幕はテントなどに使われるターポリン生地で、たて90㎝、よこ135㎝。屋外広告などを手掛ける三岡商事(同市神殿町)のフェンスに取り付けられています。発案した同社の三岡祥之さんは「本来の形での卒業式ができないと聞き、子どもさんや親御さんはどれほど悲しく辛いだろうと。せっかく屋外広告の仕事をしているし、自分のできることで、せめて地元の大人たちが町ぐるみで卒業生を応援しているよ!と伝えられたら、と思った」といい、今月9日ごろ、青年会議所の仲間だった3人に声を掛けたといいます。
eスポーツを扱うタヂカラ(同市)の上田良太さんは、高校3年と中学3年の息子がともに卒業式でしたが、高校は卒業生と教職員のみ、中学は保護者も参加できたものの時間は大幅に短縮されたといいます。「男の子なんで、さほど落ち込む様子は見せなかったですけど…。その後に予定していたクラスの友達との食事会も延期になったそうです。本当なら一番晴れやかな気分になるところを…やっぱり、かわいそうですよね」と話します。
当初は普通の横断幕も考えましたが、「せっかくならインパクトのあるものを」と卒業証書風のスタイルに。その日のうちに、それぞれの思いを原稿にし、翌日には校正作業を終え、わずか2日で完成させたそう。「人生は一期一会です」と記した堀田電工(同市)の堀田英一さんは「自分のモットー。こんな状況ですが、道を選んでいくのは自分自身。目標を持ち、『人生を楽しんで欲しい』という思いを込めました」と言います。
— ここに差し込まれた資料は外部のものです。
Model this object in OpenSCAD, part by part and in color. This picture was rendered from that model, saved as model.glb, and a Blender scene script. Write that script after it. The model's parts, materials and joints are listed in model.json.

ツイッターやインスタグラムで紹介したところ「これまでにない反響がありました」と、建築設計のアークスデザインラボ(同市)の津布久伊左男さん。新型コロナの影響で奈良も観光客が激減するなど大きな影響を受けていますが、「奈良の子たちはもちろん、全国の卒業生へも『応援しているよ』というメッセージを届けられたらうれしい」と話していました。